Il est accusé de plusieurs dizaines de crimes et délits dont celui d'insulte au président, et d'être lié au PKK, classé comme organisation terroriste par Ankara et ses alliés occidentaux. Selahattin Demirtas a toujours nié ces accusations et le Conseil de l'Europe a régulièrement réclamé sa libération, conformément à un arrêt de la Cour européenne des droits de l'Homme. Il risque néanmoins jusqu'à 142 ans de prison. Le HDP demande aussi la libération de Gulten Kisanak et de Selcuk Mizrakli, tous deux anciens maires de Diyarbakir (sud-est), et celle de Figen Yüksekdağ, ancienne co-présidente du HDP.
Un autre opposant de taille, le maire d'Istanbul Ekrem Imamoglu, qui s’est séparé du parti présidentiel AKP en 2019, et qui était vu comme un rival potentiel pour la présidence, a été condamné en décembre 2022 à deux ans et sept mois de prison ainsi qu’à la privation de ses droits politiques pour «insulte» aux membres du collège électoral.

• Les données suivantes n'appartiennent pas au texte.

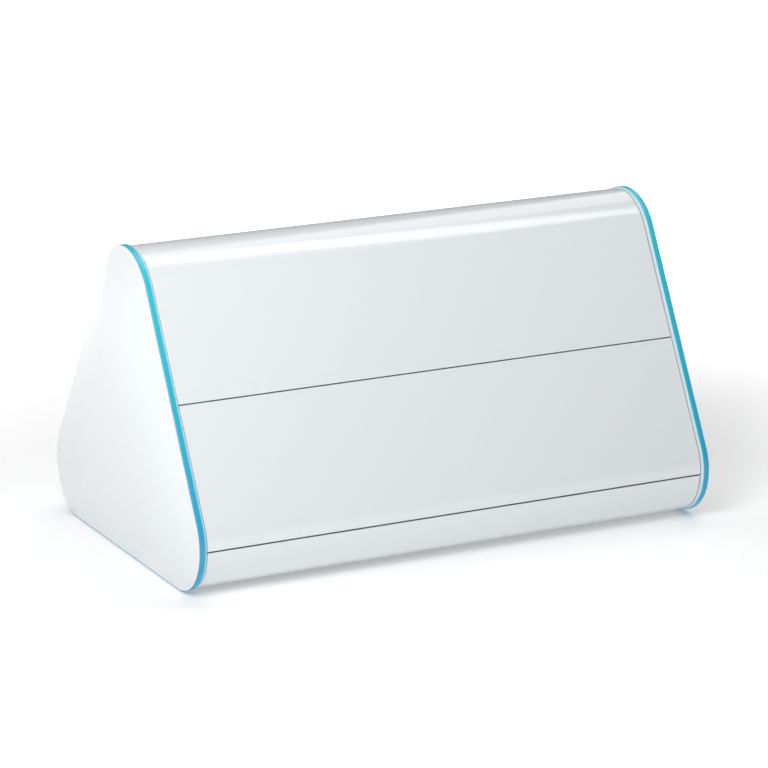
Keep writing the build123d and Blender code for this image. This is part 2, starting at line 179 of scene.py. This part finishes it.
def rectangle(low, high):
    return [(low[0], low[1]), (high[0], low[1]), (high[0], high[1]), (low[0], high[1])]


# Closed outline of the end profile at a parallel inset, drawn in towards the dome's centre
def outline(inset, shrink=1.0):
    loop = arc(FRONT_CORNER, FRONT_R - inset, DOWN + 2 * pi, FRONT_TILT)
    loop += arc(APEX_CORNER, APEX_R - inset, FRONT_TILT, REAR_TILT)
    loop += arc(REAR_CORNER, REAR_R - inset, REAR_TILT, DOWN)
    centre_y, centre_z = DOME_CENTRE
    return [(centre_y + shrink * (y - centre_y), centre_z + shrink * (z - centre_z)) for y, z in loop]


# Prism along X: an outline in YZ with its two ends
def add_prism(mesh, shape, start, end):
    rows = []
    for x in (start, end):
        rows.append([mesh.verts.new((x * MM, y * MM, z * MM)) for y, z in shape])
    count = len(shape)
    for k in range(count):
        mesh.faces.new((rows[0][k], rows[0][(k + 1) % count], rows[1][(k + 1) % count], rows[1][k]))
    mesh.faces.new(rows[0])
    mesh.faces.new(rows[1])


def prisms(parts):
    mesh = bmesh.new()
    for shape, start, end in parts:
        add_prism(mesh, shape, start, end)
    return mesh


# Surface through loops at rising X, on one end; side is 1 on the right and -1 on the left
def lofted(loops, side, closed_ring):
    mesh = bmesh.new()
    rows = []
    for x, loop in loops:
        rows.append([mesh.verts.new((side * x * MM, y * MM, z * MM)) for y, z in loop])
    pairs = list(zip(rows, rows[1:]))
    if closed_ring:
        pairs.append((rows[-1], rows[0]))
    count = len(rows[0])
    for low, high in pairs:
        for k in range(count):
            mesh.faces.new((low[k], low[(k + 1) % count], high[(k + 1) % count], high[k]))
    if not closed_ring:
        mesh.faces.new(rows[-1])
        mesh.faces.new(rows[0])
    return mesh


# Trim ring: soft band with rounded shoulders, which covers the frame's rim
def ring_loops():
    loops = [(RING_START, outline(RING_INNER))]
    for edge, inward, start in ((RING_START, 1, pi), (RING_END, -1, pi / 2)):
        for k in range(ROUND_STEPS + 1):
            turn = start - pi / 2 * k / ROUND_STEPS
            across = edge + inward * RING_ROUND + RING_ROUND * cos(turn)
            loops.append((across, outline(RING_ROUND * (1 - sin(turn)))))
    loops.append((RING_END, outline(RING_INNER)))
    return loops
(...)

Il a fait appel de cette décision, mais la condamnation l’a tout de même privé d’une potentielle candidature à l’élection présidentielle.
16.753 inculpations pour «insulte au président»
Enfin, comme dans tous les régimes autoritaires, les écrivains, journalistes et universitaires ne sont pas en reste. Alors que la liberté d’expression et de la presse sont déjà fortement restreintes, le délit «d’insulte au président» a été très fréquemment utilisé avec 16.753 inculpations en 2022, selon les chiffres officiels. Selon l’organisation Reporters sans Frontières, 38 journalistes sont derrière les barreaux et des dizaines ont dû partir à l’étranger, à l’image de Can Dündar.
Cet ancien rédacteur en chef du quotidien de centre-gauche Cumhuriyet, basé en Allemagne depuis 2016, a été emprisonné en Turquie en novembre 2015 pour un reportage sur des livraisons d'armes par Ankara à des groupes jihadistes en Syrie. Fin 2020, il a été condamné en Turquie par contumace à 27 ans et 6 mois de prison. Plus d'un millier d'universitaires ont également été ciblés par la purge en 2016 pour avoir signé une pétition pour la paix, qui dénonçait la reprise du conflit entre Ankara et le PKK.